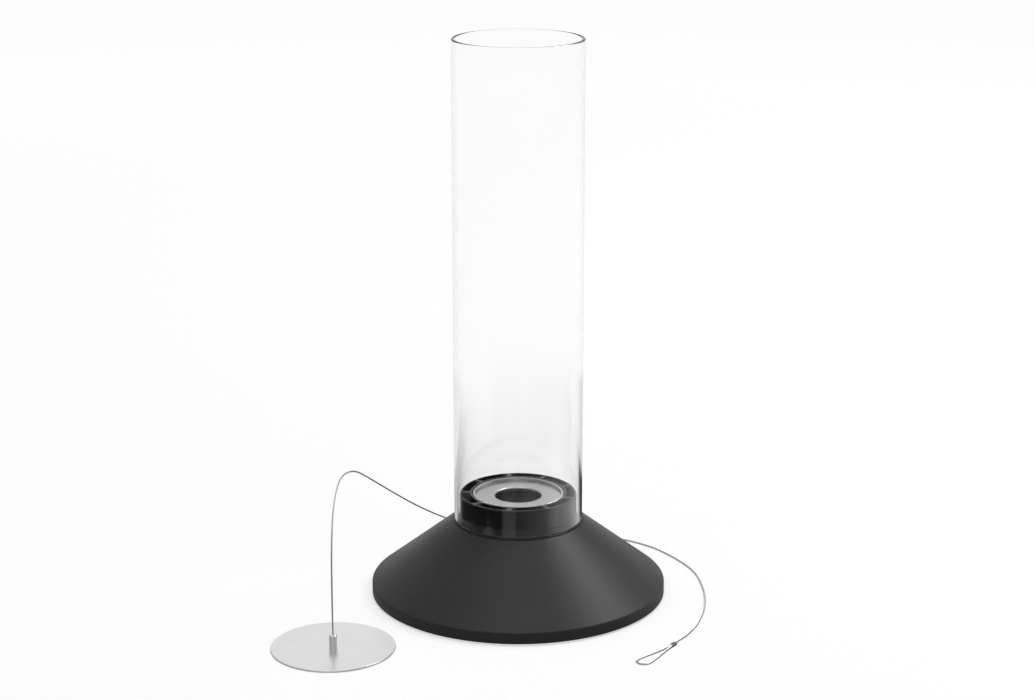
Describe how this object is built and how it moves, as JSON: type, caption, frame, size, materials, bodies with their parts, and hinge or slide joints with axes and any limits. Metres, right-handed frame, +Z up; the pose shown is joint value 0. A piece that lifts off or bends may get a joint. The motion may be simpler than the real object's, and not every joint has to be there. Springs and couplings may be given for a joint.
{
  "type": "tabletop fireplace",
  "caption": "Tabletop fireplace: glass cylinder on a dark conical base whose curved air vanes spin the flame of a fuel can, with a snuffer disc on a wire rope.",
  "frame": {"origin": "on the glass cylinder's axis, on the surface that the rubber feet stand on", "axes": "+Z up along the glass cylinder, +X to the right and +Y away from the viewer, so the snuffer disc lies at front left"},
  "size_m": [0.3969, 0.3539, 0.5238],
  "materials": {
    "shell_paint": "dark grey powder coat, fine satin",
    "insert_paint": "gloss black enamel",
    "plate_zinc": "zinc plated sheet",
    "fastener_steel": "bright turned steel",
    "foot_rubber": "matte moulded",
    "seal_silicone": "matte die-cut silicone",
    "chimney_glass": "clear borosilicate, fire-polished rims",
    "holder_steel": "deep-drawn stainless steel",
    "can_tin": "tinplate",
    "wool_ceramic": "ceramic fibre wool",
    "ring_steel": "satin stainless steel",
    "disc_steel": "fine satin stainless steel",
    "rope_steel": "stranded stainless wire",
    "crimp_aluminium": "pressed sleeve"
  },
  "bodies": {
    "base": {"cone_shell": "shell_paint", "base_plate": "plate_zinc", "rubber_feet": "foot_rubber", "clamp_posts": "fastener_steel", "plate_screws": "fastener_steel", "air_insert": "insert_paint", "can_holder": "holder_steel", "glass_seal": "seal_silicone"},
    "glass": {"glass_cylinder": "chimney_glass"},
    "burner": {"can_wall": "can_tin", "can_bottom": "can_tin", "can_neck_ring": "can_tin", "fuel_wool": "wool_ceramic"},
    "ring": {"flame_ring": "ring_steel"},
    "snuffer": {"snuffer_disc": "disc_steel", "disc_screw": "fastener_steel", "wire_ferrule": "disc_steel", "wire_rope": "rope_steel", "loop_crimp": "crimp_aluminium"}
  },
  "joints": [
    {"name": "glass_lift", "type": "slide", "parent": "base", "child": "glass", "axis": [0, 0, 1], "range_m": [0, 0.06]},
    {"name": "burner_lift", "type": "slide", "parent": "base", "child": "burner", "axis": [0, 0, 1], "range_m": [0, 0.105]},
    {"name": "flame_ring_lift", "type": "slide", "parent": "burner", "child": "ring", "axis": [0, 0, 1], "range_m": [0, 0.02]},
    {"name": "snuffer_lift", "type": "slide", "parent": "base", "child": "snuffer", "axis": [0, 0, 1], "range_m": [0, 0.54]}
  ]
}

--------------------------------------------------

# [Given problem]
Search the listing for the word "materials". Copy every line in which it occurs.

# [Completed task]
Describe how this object is built and how it moves, as JSON: type, caption, frame, size, materials, bodies with their parts, and hinge or slide joints with axes and any limits. Metres, right-handed frame, +Z up; the pose shown is joint value 0. A piece that lifts off or bends may get a joint. The motion may be simpler than the real object's, and not every joint has to be there. Springs and couplings may be given for a joint.
  "materials": {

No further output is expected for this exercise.